> **Exercise task**
Quote the lines exactly, starting with the line that contains "Model this object" and ending with the line that contains "from FreeCAD import", and leave out all other lines.

> **Dataset excerpt**
++++++++++++++++++++

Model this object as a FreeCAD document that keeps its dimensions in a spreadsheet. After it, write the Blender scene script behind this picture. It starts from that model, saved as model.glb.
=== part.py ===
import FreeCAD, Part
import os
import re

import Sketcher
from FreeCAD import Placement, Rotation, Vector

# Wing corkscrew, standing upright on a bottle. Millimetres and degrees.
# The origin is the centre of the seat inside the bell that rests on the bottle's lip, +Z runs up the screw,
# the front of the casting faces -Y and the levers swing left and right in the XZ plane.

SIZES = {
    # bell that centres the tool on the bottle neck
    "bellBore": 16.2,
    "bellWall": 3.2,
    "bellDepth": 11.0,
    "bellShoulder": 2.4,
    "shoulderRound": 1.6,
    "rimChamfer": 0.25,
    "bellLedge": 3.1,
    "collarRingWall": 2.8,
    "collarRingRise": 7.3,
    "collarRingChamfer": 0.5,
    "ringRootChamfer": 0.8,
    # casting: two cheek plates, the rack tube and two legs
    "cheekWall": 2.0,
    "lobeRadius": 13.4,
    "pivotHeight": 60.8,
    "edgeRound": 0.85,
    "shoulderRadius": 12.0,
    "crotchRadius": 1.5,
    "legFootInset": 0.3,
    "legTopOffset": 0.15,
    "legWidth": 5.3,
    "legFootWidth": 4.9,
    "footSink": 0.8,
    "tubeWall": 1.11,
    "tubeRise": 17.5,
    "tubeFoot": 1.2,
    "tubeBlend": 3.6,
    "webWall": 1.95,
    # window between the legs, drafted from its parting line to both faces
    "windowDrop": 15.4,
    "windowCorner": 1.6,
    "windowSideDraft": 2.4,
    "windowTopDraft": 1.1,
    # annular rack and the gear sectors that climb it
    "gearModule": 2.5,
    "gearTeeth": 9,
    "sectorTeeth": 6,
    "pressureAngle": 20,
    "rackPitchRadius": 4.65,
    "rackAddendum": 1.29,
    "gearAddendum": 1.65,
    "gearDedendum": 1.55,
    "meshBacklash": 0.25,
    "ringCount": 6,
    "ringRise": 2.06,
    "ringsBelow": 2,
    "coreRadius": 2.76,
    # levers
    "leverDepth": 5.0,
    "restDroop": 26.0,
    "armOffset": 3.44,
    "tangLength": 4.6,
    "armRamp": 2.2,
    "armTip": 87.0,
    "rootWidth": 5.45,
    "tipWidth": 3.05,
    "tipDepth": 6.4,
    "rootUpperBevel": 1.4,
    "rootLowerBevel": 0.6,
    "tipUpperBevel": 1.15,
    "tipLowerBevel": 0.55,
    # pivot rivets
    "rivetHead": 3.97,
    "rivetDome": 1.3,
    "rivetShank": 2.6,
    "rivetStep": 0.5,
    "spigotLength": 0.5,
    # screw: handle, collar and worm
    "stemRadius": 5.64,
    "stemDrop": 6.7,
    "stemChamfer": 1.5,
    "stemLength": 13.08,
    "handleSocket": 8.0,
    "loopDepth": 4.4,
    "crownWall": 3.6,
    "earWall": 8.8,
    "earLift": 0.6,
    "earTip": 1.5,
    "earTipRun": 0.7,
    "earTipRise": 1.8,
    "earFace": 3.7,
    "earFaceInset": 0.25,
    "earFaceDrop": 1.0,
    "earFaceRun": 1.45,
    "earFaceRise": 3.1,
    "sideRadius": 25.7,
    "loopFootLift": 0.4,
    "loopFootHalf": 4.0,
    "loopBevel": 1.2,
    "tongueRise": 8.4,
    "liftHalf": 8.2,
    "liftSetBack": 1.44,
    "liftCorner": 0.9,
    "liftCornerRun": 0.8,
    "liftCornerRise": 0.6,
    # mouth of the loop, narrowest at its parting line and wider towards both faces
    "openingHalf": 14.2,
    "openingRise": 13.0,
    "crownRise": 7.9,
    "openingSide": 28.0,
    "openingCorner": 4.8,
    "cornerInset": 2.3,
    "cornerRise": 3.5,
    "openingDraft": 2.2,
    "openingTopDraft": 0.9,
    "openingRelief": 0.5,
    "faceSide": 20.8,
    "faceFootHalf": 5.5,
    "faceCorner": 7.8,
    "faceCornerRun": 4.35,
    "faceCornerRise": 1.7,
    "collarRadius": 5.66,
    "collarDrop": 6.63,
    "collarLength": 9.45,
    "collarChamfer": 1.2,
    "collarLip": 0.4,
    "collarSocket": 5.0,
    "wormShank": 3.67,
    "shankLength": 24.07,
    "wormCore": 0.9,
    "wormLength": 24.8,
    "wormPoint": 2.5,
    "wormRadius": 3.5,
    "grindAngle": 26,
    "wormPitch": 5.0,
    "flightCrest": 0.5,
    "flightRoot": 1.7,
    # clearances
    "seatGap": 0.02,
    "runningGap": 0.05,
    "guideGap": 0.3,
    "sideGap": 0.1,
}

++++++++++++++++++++

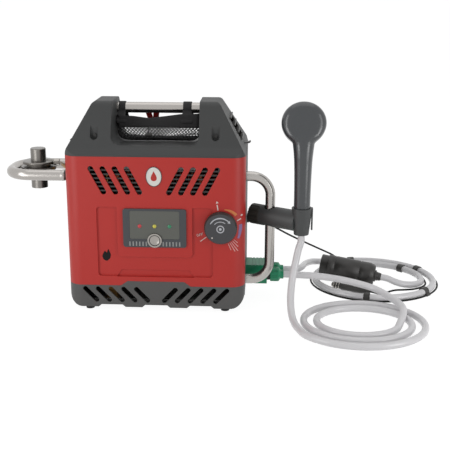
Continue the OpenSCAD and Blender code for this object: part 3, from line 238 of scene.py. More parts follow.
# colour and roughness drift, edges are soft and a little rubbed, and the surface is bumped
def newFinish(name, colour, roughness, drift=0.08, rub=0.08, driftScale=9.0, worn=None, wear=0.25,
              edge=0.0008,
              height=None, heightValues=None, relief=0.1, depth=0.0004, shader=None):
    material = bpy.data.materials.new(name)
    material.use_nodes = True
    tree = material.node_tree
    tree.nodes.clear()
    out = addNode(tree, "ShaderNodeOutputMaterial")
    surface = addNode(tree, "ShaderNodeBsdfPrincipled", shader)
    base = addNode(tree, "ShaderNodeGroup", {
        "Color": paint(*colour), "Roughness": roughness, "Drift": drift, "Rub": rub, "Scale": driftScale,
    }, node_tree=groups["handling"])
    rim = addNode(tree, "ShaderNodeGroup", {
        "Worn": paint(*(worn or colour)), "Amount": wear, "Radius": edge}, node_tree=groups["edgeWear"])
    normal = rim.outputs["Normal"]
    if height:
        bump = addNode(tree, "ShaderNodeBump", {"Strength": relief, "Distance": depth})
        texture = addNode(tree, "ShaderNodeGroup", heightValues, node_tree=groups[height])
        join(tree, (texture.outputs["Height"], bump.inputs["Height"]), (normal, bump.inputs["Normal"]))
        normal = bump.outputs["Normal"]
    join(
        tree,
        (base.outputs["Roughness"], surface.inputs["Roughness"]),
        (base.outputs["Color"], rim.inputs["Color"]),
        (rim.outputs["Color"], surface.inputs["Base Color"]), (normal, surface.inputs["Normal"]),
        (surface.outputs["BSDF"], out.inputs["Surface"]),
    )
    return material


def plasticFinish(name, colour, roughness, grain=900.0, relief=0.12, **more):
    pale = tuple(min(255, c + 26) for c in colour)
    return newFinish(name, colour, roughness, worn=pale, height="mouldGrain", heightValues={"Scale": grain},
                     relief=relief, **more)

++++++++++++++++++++

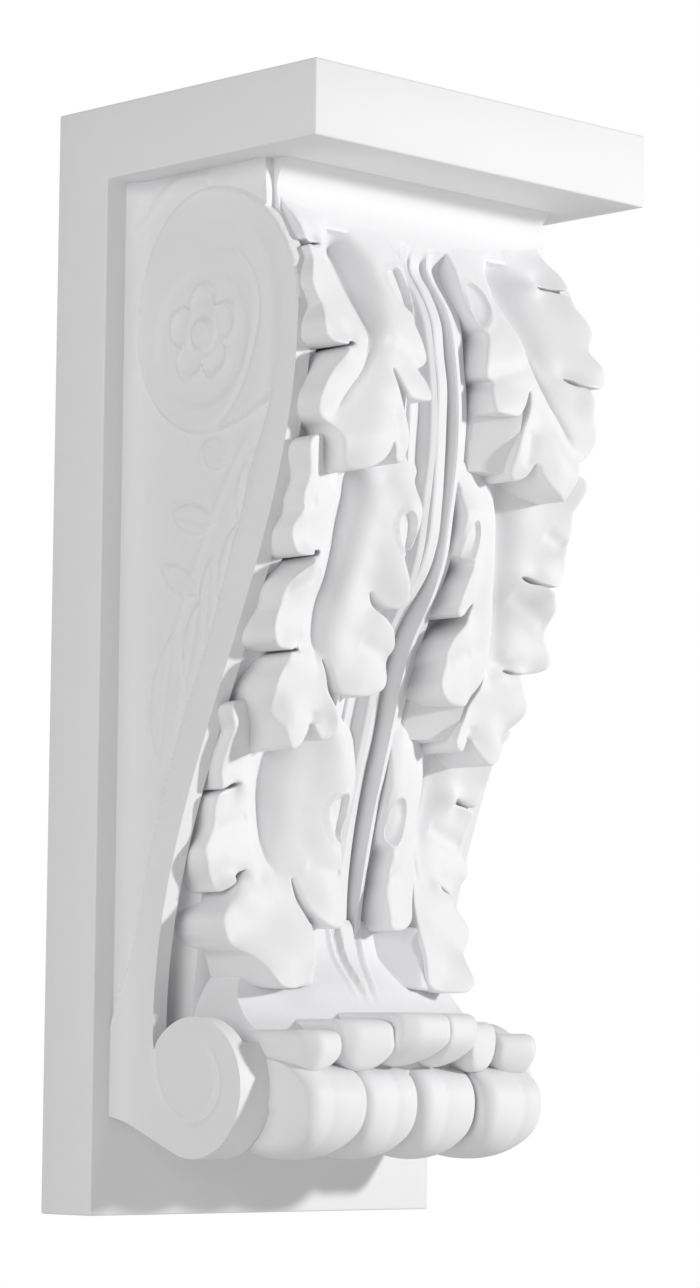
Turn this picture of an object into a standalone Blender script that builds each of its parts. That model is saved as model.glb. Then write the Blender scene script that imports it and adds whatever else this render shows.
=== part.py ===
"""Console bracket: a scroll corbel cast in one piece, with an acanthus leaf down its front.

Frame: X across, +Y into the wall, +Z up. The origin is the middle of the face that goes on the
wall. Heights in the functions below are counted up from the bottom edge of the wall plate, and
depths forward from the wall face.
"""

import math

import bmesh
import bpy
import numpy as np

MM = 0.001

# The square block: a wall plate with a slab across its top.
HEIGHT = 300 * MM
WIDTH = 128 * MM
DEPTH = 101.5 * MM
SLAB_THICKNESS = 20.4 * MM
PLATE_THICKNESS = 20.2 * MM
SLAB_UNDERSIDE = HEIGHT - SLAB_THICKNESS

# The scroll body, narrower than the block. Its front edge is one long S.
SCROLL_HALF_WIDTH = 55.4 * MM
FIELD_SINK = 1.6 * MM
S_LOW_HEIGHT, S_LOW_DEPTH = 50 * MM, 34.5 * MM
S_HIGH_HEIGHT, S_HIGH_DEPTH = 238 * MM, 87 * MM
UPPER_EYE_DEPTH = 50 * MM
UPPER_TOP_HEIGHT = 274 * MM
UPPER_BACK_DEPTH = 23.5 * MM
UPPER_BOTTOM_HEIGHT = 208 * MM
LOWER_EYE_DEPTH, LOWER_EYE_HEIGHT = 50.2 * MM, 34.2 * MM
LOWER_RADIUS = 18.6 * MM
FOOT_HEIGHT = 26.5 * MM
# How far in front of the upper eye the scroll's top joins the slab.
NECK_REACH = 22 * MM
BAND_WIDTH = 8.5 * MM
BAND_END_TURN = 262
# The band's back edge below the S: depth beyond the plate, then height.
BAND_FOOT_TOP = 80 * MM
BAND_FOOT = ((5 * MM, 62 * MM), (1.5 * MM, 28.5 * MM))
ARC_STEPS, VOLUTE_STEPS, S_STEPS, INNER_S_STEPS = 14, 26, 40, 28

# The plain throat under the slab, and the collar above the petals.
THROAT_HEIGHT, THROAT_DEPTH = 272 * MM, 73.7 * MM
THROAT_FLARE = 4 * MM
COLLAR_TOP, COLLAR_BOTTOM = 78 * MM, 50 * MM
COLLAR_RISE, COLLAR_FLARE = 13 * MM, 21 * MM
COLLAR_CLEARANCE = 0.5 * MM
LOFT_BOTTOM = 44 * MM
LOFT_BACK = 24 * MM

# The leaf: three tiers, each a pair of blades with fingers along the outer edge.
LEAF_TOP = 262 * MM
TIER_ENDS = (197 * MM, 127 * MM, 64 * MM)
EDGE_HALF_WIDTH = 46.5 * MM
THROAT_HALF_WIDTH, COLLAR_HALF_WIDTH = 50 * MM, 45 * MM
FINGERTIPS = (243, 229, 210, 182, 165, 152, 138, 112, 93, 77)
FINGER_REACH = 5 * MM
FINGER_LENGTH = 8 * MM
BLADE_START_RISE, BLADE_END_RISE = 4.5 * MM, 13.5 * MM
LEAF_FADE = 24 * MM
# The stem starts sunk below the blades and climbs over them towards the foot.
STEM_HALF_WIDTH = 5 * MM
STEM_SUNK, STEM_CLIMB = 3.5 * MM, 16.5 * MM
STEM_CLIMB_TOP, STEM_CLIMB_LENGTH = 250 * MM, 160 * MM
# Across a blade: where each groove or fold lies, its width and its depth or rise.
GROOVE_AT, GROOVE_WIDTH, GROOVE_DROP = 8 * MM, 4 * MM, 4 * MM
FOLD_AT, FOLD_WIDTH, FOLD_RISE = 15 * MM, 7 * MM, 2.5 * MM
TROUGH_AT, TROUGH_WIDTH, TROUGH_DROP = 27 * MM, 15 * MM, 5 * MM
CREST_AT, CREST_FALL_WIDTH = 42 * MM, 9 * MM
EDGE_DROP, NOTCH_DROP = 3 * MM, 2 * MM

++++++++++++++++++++

> **The answer**
Model this object as a FreeCAD document that keeps its dimensions in a spreadsheet. After it, write the Blender scene script behind this picture. It starts from that model, saved as model.glb.
=== part.py ===
import FreeCAD, Part
import os
import re

import Sketcher
from FreeCAD import Placement, Rotation, Vector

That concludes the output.